-- TASK REQUIREMENTS --
Take the entries below and print only the lines from the one with "Turn this picture" through the one with "# The origin", exactly as they stand, both ends included.

-- DATA RECORDS --
=====
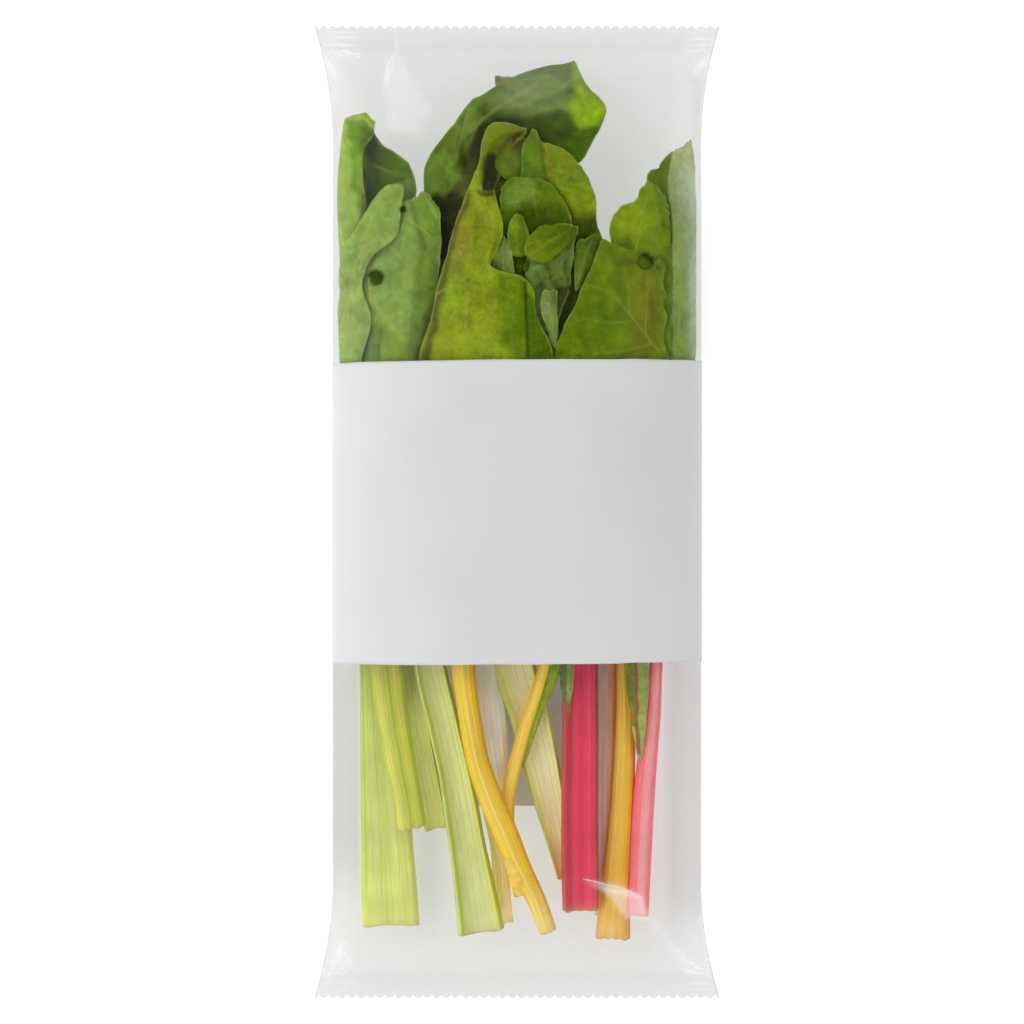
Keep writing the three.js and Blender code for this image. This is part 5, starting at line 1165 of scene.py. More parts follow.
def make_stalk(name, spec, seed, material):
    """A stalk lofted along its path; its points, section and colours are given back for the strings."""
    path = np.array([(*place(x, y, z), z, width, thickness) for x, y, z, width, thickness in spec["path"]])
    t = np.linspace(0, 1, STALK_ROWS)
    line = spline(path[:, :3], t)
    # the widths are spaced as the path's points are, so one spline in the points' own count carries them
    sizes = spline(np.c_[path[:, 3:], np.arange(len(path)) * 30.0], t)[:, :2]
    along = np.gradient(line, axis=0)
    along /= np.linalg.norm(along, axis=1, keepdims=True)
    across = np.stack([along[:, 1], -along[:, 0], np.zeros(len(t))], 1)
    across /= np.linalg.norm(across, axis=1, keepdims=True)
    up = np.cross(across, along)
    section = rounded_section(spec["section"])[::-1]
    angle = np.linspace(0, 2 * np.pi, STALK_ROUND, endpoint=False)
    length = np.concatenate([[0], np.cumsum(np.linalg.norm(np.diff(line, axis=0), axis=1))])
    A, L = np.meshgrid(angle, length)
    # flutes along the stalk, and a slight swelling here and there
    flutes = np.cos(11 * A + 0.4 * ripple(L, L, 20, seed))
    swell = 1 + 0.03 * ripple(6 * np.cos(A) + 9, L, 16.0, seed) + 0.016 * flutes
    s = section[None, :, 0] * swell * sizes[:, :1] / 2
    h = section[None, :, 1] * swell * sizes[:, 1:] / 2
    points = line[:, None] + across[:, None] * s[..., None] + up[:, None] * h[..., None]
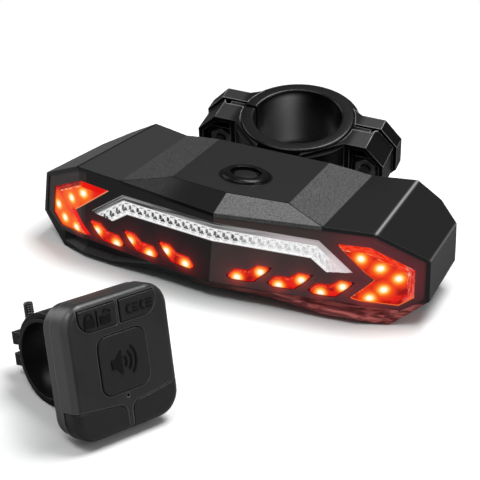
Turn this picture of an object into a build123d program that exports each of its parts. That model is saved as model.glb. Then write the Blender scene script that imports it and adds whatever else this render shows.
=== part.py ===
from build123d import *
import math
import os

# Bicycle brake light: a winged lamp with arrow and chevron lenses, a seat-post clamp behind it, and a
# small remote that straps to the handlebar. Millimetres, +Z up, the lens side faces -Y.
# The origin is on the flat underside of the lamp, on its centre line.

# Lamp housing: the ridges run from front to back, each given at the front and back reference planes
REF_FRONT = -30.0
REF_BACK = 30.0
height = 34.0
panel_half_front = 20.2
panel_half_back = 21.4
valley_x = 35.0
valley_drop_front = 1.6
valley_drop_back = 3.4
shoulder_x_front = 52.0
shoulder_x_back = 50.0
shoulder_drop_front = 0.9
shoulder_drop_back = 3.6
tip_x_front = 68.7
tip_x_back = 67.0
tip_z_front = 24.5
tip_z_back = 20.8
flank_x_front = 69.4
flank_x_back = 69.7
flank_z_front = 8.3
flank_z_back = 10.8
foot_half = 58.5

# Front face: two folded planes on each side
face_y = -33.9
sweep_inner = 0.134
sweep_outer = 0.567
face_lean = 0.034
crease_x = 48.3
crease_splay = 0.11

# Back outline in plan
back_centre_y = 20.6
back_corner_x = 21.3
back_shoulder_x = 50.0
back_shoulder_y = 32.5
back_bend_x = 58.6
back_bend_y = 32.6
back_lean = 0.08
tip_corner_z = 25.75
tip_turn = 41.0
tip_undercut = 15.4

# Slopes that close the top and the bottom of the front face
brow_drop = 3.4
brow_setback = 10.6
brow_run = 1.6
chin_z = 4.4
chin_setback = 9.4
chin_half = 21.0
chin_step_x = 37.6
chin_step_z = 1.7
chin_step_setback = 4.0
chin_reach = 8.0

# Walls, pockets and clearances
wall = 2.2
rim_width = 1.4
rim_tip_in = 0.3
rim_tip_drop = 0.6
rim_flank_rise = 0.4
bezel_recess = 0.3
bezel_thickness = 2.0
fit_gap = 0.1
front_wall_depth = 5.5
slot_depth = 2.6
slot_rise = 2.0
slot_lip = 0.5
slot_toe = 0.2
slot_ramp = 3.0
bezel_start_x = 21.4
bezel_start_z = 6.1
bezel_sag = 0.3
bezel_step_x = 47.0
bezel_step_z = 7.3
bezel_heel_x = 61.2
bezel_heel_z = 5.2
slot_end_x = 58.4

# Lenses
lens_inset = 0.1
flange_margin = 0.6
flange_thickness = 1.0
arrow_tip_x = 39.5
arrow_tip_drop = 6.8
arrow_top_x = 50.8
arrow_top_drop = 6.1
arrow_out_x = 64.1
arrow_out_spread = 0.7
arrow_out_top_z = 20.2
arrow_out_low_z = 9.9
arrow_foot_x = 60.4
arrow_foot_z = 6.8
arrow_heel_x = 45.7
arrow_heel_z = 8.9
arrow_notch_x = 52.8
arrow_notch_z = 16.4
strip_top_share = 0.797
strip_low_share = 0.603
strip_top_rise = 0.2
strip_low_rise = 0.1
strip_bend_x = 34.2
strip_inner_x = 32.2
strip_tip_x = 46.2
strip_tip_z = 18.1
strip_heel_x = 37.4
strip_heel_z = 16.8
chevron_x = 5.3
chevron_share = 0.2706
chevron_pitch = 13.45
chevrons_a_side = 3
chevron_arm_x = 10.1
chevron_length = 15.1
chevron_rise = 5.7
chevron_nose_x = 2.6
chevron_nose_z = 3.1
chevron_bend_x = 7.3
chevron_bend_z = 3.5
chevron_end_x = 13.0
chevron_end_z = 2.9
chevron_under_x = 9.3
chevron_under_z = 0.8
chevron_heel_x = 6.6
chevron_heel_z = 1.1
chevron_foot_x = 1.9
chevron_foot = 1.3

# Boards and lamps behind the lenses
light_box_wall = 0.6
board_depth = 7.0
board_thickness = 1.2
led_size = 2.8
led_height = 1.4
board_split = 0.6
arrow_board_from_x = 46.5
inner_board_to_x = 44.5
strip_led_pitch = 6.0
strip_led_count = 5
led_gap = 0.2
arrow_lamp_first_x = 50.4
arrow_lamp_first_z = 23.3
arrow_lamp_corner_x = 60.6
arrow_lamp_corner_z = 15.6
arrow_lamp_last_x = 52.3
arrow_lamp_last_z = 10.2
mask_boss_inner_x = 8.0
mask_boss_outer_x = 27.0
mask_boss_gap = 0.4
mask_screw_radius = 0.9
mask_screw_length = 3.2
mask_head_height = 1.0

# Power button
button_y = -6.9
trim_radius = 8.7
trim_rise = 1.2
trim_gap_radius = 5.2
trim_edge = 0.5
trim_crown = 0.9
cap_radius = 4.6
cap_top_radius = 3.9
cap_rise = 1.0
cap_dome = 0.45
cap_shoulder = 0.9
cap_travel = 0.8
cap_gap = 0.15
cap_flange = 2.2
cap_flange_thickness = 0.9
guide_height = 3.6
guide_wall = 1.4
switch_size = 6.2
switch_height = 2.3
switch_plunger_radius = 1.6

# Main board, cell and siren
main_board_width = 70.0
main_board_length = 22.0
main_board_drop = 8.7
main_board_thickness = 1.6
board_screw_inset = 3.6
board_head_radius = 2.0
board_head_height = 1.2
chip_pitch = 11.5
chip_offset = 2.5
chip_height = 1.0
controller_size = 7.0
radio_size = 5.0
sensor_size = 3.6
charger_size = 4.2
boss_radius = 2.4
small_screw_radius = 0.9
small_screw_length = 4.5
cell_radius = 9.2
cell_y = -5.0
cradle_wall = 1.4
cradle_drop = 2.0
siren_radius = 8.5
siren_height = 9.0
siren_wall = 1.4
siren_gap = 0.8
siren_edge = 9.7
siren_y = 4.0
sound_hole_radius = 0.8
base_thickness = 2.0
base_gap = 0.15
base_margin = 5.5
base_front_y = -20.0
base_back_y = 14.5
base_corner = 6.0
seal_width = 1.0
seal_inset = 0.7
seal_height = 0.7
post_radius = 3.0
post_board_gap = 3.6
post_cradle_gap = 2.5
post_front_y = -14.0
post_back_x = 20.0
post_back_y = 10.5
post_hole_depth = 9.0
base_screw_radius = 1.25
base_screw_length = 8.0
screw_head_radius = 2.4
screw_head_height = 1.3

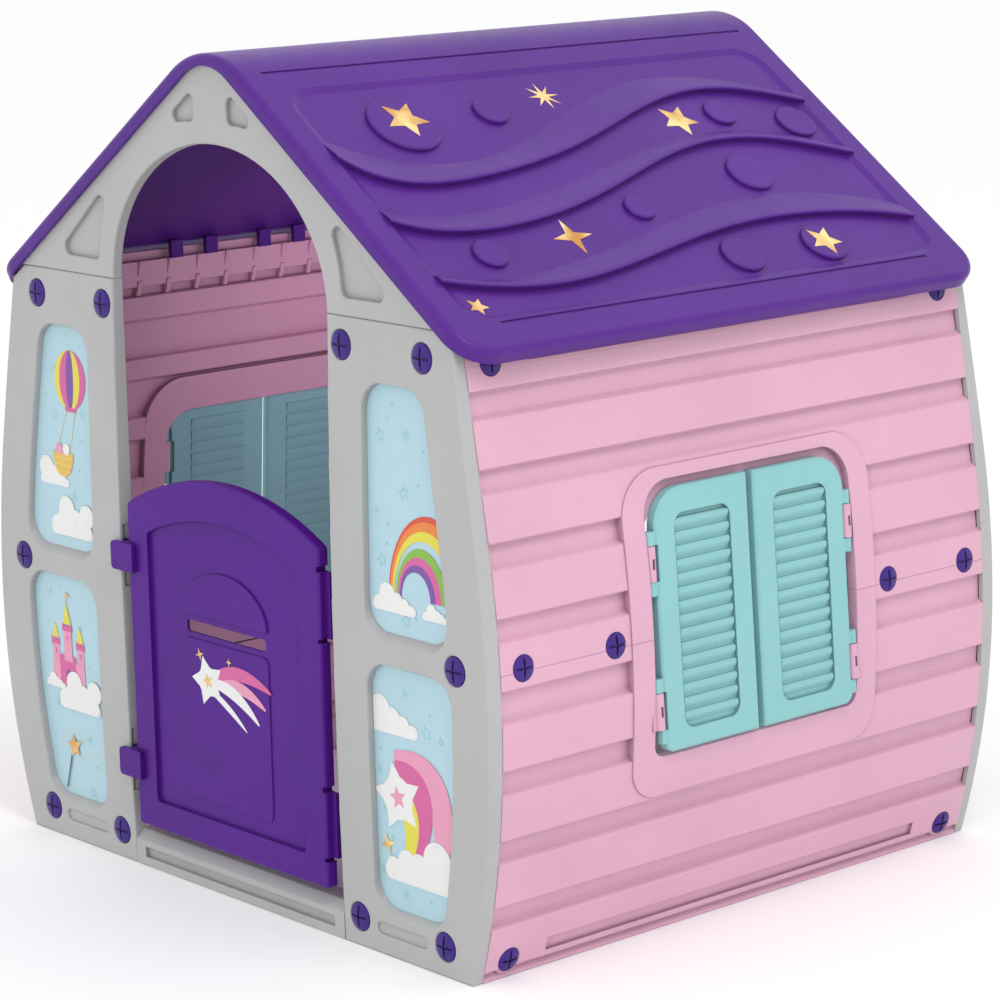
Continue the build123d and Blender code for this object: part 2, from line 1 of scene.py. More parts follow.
=====
-- WRITTEN RESPONSE --
Turn this picture of an object into a build123d program that exports each of its parts. That model is saved as model.glb. Then write the Blender scene script that imports it and adds whatever else this render shows.
=== part.py ===
from build123d import *
import math
import os

# Bicycle brake light: a winged lamp with arrow and chevron lenses, a seat-post clamp behind it, and a
# small remote that straps to the handlebar. Millimetres, +Z up, the lens side faces -Y.
# The origin is on the flat underside of the lamp, on its centre line.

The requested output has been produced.